**Material supplied**
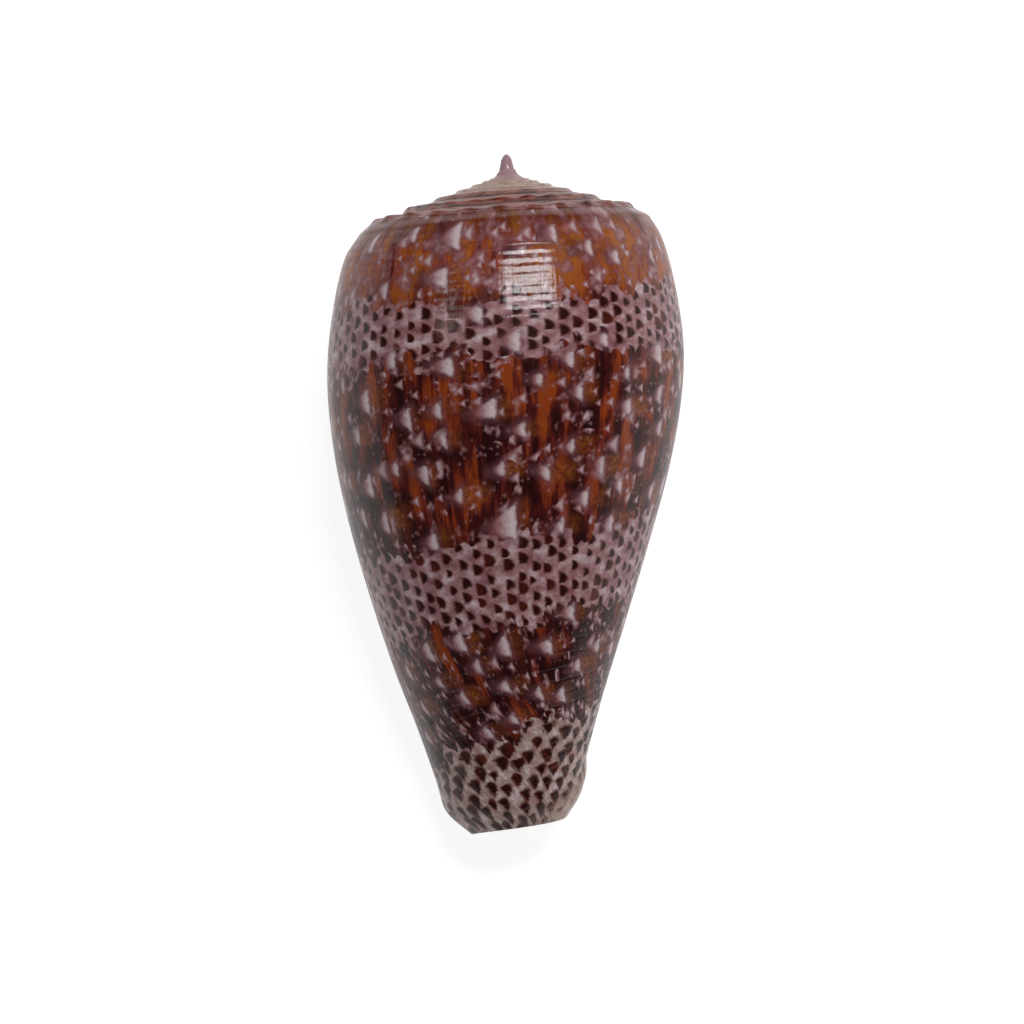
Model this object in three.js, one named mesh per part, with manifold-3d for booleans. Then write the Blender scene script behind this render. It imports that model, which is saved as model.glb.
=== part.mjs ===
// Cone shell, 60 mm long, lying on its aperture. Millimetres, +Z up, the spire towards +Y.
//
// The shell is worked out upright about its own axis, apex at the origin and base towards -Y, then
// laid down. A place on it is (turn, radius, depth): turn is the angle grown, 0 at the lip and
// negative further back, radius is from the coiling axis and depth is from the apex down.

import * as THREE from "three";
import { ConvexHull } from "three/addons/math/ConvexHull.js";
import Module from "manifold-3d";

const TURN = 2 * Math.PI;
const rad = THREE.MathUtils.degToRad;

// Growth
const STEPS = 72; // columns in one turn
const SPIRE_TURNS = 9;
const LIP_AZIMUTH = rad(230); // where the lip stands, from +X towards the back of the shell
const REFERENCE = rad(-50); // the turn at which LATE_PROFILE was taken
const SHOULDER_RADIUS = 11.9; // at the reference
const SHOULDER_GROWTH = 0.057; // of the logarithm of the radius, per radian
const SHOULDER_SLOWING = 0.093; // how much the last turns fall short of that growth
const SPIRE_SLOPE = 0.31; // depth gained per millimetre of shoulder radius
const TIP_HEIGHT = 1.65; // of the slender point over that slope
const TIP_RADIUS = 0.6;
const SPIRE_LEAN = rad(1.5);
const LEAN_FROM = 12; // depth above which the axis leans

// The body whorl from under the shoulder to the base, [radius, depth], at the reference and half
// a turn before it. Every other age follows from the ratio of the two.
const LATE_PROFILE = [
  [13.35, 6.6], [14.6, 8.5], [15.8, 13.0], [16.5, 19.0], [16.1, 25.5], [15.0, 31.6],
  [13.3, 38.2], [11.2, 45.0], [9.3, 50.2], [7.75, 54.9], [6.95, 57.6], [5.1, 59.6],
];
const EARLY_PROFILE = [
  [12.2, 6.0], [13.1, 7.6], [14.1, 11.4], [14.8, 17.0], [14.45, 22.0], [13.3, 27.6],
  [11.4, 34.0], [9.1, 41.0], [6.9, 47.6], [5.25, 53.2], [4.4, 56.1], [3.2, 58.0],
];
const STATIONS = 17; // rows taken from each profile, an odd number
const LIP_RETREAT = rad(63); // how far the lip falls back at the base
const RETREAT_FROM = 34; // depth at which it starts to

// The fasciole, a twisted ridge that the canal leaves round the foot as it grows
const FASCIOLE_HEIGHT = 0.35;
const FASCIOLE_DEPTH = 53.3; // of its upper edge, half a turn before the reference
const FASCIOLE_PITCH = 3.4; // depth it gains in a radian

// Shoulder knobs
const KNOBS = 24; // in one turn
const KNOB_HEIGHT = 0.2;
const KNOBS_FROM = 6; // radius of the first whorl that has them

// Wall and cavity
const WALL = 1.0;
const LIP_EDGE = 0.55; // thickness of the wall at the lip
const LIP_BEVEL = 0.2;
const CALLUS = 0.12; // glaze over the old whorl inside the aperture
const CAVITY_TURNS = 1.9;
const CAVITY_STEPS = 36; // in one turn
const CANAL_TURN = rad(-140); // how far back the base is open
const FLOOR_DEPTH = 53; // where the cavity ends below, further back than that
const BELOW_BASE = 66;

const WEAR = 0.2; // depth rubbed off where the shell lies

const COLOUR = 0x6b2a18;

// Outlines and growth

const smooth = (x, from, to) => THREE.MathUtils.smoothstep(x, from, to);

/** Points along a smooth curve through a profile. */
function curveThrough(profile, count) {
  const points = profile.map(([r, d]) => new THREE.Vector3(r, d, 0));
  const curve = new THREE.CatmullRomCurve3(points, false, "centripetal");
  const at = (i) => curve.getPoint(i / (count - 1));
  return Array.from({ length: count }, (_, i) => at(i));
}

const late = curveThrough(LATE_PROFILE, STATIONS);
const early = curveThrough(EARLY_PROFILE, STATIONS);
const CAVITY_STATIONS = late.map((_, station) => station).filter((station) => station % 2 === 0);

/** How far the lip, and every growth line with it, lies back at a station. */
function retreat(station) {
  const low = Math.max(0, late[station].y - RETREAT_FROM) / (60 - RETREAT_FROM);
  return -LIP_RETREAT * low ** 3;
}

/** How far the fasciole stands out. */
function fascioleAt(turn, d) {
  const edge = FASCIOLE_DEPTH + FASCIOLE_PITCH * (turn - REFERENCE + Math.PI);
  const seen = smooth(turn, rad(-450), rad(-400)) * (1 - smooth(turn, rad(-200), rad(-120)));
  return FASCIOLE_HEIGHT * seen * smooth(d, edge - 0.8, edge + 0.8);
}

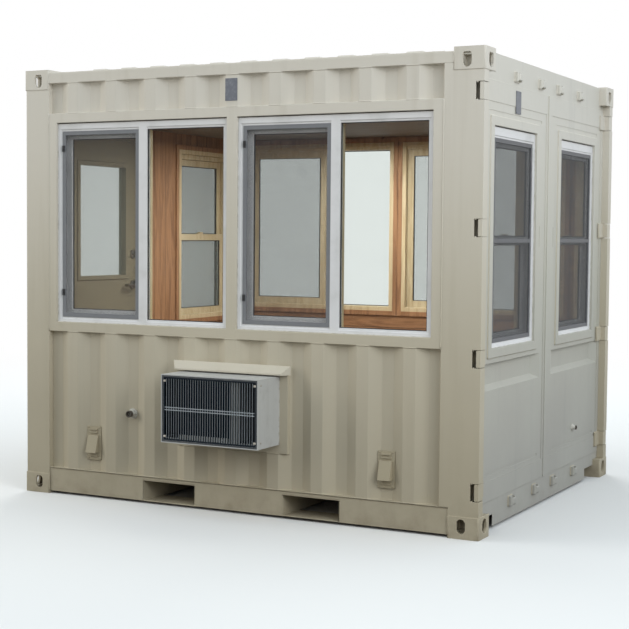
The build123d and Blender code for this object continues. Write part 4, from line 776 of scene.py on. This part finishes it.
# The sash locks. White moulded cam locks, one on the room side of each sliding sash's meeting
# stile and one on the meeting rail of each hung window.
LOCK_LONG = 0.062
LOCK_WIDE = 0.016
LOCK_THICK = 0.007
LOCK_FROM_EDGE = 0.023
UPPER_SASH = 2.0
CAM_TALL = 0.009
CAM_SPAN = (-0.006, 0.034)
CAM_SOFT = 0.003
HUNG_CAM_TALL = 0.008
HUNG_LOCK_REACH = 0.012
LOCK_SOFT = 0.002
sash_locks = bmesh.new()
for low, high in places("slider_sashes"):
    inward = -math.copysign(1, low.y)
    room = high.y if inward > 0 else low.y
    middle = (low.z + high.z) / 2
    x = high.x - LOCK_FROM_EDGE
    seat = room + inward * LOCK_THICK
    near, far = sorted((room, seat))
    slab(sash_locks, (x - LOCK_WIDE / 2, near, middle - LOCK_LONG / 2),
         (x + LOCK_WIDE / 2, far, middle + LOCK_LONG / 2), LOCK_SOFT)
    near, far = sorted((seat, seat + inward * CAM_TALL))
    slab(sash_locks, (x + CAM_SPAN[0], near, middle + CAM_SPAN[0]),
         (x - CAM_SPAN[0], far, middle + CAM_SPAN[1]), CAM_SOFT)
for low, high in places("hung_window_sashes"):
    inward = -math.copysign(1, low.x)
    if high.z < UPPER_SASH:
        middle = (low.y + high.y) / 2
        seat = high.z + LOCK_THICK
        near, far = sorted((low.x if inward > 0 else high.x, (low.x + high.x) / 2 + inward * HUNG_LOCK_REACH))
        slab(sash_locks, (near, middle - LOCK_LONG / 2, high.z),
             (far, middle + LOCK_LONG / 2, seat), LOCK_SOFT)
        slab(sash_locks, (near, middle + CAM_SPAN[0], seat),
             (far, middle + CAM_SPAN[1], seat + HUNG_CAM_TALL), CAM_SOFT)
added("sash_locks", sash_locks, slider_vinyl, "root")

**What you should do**
Repeat the listing exactly, from its first line to its last.

**Reply**
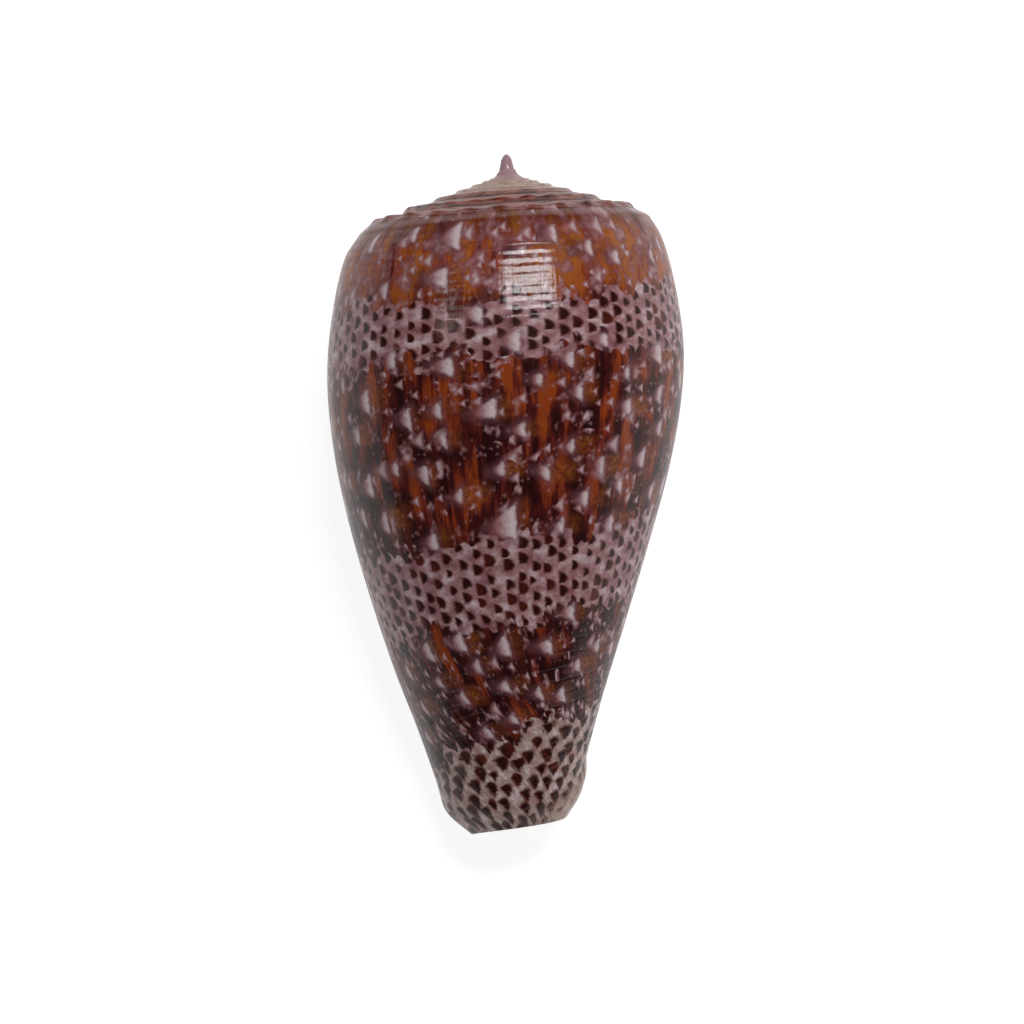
Model this object in three.js, one named mesh per part, with manifold-3d for booleans. Then write the Blender scene script behind this render. It imports that model, which is saved as model.glb.
=== part.mjs ===
// Cone shell, 60 mm long, lying on its aperture. Millimetres, +Z up, the spire towards +Y.
//
// The shell is worked out upright about its own axis, apex at the origin and base towards -Y, then
// laid down. A place on it is (turn, radius, depth): turn is the angle grown, 0 at the lip and
// negative further back, radius is from the coiling axis and depth is from the apex down.

import * as THREE from "three";
import { ConvexHull } from "three/addons/math/ConvexHull.js";
import Module from "manifold-3d";

const TURN = 2 * Math.PI;
const rad = THREE.MathUtils.degToRad;

// Growth
const STEPS = 72; // columns in one turn
const SPIRE_TURNS = 9;
const LIP_AZIMUTH = rad(230); // where the lip stands, from +X towards the back of the shell
const REFERENCE = rad(-50); // the turn at which LATE_PROFILE was taken
const SHOULDER_RADIUS = 11.9; // at the reference
const SHOULDER_GROWTH = 0.057; // of the logarithm of the radius, per radian
const SHOULDER_SLOWING = 0.093; // how much the last turns fall short of that growth
const SPIRE_SLOPE = 0.31; // depth gained per millimetre of shoulder radius
const TIP_HEIGHT = 1.65; // of the slender point over that slope
const TIP_RADIUS = 0.6;
const SPIRE_LEAN = rad(1.5);
const LEAN_FROM = 12; // depth above which the axis leans

// The body whorl from under the shoulder to the base, [radius, depth], at the reference and half
// a turn before it. Every other age follows from the ratio of the two.
const LATE_PROFILE = [
  [13.35, 6.6], [14.6, 8.5], [15.8, 13.0], [16.5, 19.0], [16.1, 25.5], [15.0, 31.6],
  [13.3, 38.2], [11.2, 45.0], [9.3, 50.2], [7.75, 54.9], [6.95, 57.6], [5.1, 59.6],
];
const EARLY_PROFILE = [
  [12.2, 6.0], [13.1, 7.6], [14.1, 11.4], [14.8, 17.0], [14.45, 22.0], [13.3, 27.6],
  [11.4, 34.0], [9.1, 41.0], [6.9, 47.6], [5.25, 53.2], [4.4, 56.1], [3.2, 58.0],
];
const STATIONS = 17; // rows taken from each profile, an odd number
const LIP_RETREAT = rad(63); // how far the lip falls back at the base
const RETREAT_FROM = 34; // depth at which it starts to

// The fasciole, a twisted ridge that the canal leaves round the foot as it grows
const FASCIOLE_HEIGHT = 0.35;
const FASCIOLE_DEPTH = 53.3; // of its upper edge, half a turn before the reference
const FASCIOLE_PITCH = 3.4; // depth it gains in a radian

// Shoulder knobs
const KNOBS = 24; // in one turn
const KNOB_HEIGHT = 0.2;
const KNOBS_FROM = 6; // radius of the first whorl that has them

// Wall and cavity
const WALL = 1.0;
const LIP_EDGE = 0.55; // thickness of the wall at the lip
const LIP_BEVEL = 0.2;
const CALLUS = 0.12; // glaze over the old whorl inside the aperture
const CAVITY_TURNS = 1.9;
const CAVITY_STEPS = 36; // in one turn
const CANAL_TURN = rad(-140); // how far back the base is open
const FLOOR_DEPTH = 53; // where the cavity ends below, further back than that
const BELOW_BASE = 66;

const WEAR = 0.2; // depth rubbed off where the shell lies

const COLOUR = 0x6b2a18;

// Outlines and growth

const smooth = (x, from, to) => THREE.MathUtils.smoothstep(x, from, to);

/** Points along a smooth curve through a profile. */
function curveThrough(profile, count) {
  const points = profile.map(([r, d]) => new THREE.Vector3(r, d, 0));
  const curve = new THREE.CatmullRomCurve3(points, false, "centripetal");
  const at = (i) => curve.getPoint(i / (count - 1));
  return Array.from({ length: count }, (_, i) => at(i));
}

const late = curveThrough(LATE_PROFILE, STATIONS);
const early = curveThrough(EARLY_PROFILE, STATIONS);
const CAVITY_STATIONS = late.map((_, station) => station).filter((station) => station % 2 === 0);

/** How far the lip, and every growth line with it, lies back at a station. */
function retreat(station) {
  const low = Math.max(0, late[station].y - RETREAT_FROM) / (60 - RETREAT_FROM);
  return -LIP_RETREAT * low ** 3;
}

/** How far the fasciole stands out. */
function fascioleAt(turn, d) {
  const edge = FASCIOLE_DEPTH + FASCIOLE_PITCH * (turn - REFERENCE + Math.PI);
  const seen = smooth(turn, rad(-450), rad(-400)) * (1 - smooth(turn, rad(-200), rad(-120)));
  return FASCIOLE_HEIGHT * seen * smooth(d, edge - 0.8, edge + 0.8);
}

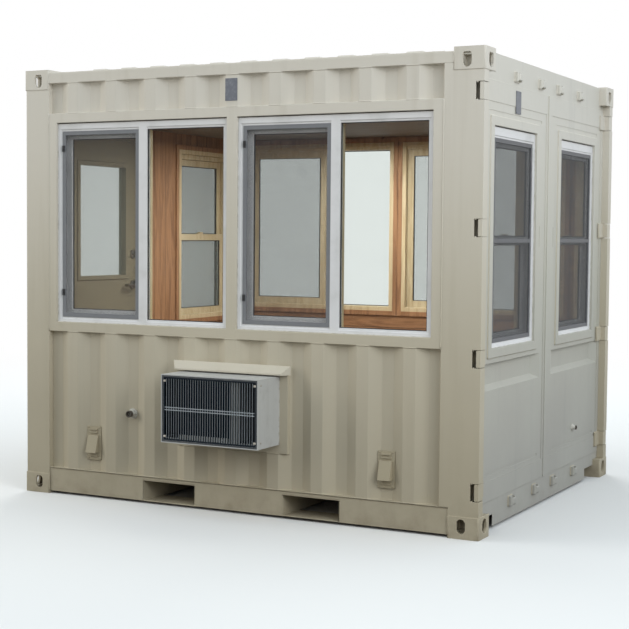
The build123d and Blender code for this object continues. Write part 4, from line 776 of scene.py on. This part finishes it.
# The sash locks. White moulded cam locks, one on the room side of each sliding sash's meeting
# stile and one on the meeting rail of each hung window.
LOCK_LONG = 0.062
LOCK_WIDE = 0.016
LOCK_THICK = 0.007
LOCK_FROM_EDGE = 0.023
UPPER_SASH = 2.0
CAM_TALL = 0.009
CAM_SPAN = (-0.006, 0.034)
CAM_SOFT = 0.003
HUNG_CAM_TALL = 0.008
HUNG_LOCK_REACH = 0.012
LOCK_SOFT = 0.002
sash_locks = bmesh.new()
for low, high in places("slider_sashes"):
    inward = -math.copysign(1, low.y)
    room = high.y if inward > 0 else low.y
    middle = (low.z + high.z) / 2
    x = high.x - LOCK_FROM_EDGE
    seat = room + inward * LOCK_THICK
    near, far = sorted((room, seat))
    slab(sash_locks, (x - LOCK_WIDE / 2, near, middle - LOCK_LONG / 2),
         (x + LOCK_WIDE / 2, far, middle + LOCK_LONG / 2), LOCK_SOFT)
    near, far = sorted((seat, seat + inward * CAM_TALL))
    slab(sash_locks, (x + CAM_SPAN[0], near, middle + CAM_SPAN[0]),
         (x - CAM_SPAN[0], far, middle + CAM_SPAN[1]), CAM_SOFT)
for low, high in places("hung_window_sashes"):
    inward = -math.copysign(1, low.x)
    if high.z < UPPER_SASH:
        middle = (low.y + high.y) / 2
        seat = high.z + LOCK_THICK
        near, far = sorted((low.x if inward > 0 else high.x, (low.x + high.x) / 2 + inward * HUNG_LOCK_REACH))
        slab(sash_locks, (near, middle - LOCK_LONG / 2, high.z),
             (far, middle + LOCK_LONG / 2, seat), LOCK_SOFT)
        slab(sash_locks, (near, middle + CAM_SPAN[0], seat),
             (far, middle + CAM_SPAN[1], seat + HUNG_CAM_TALL), CAM_SOFT)
added("sash_locks", sash_locks, slider_vinyl, "root")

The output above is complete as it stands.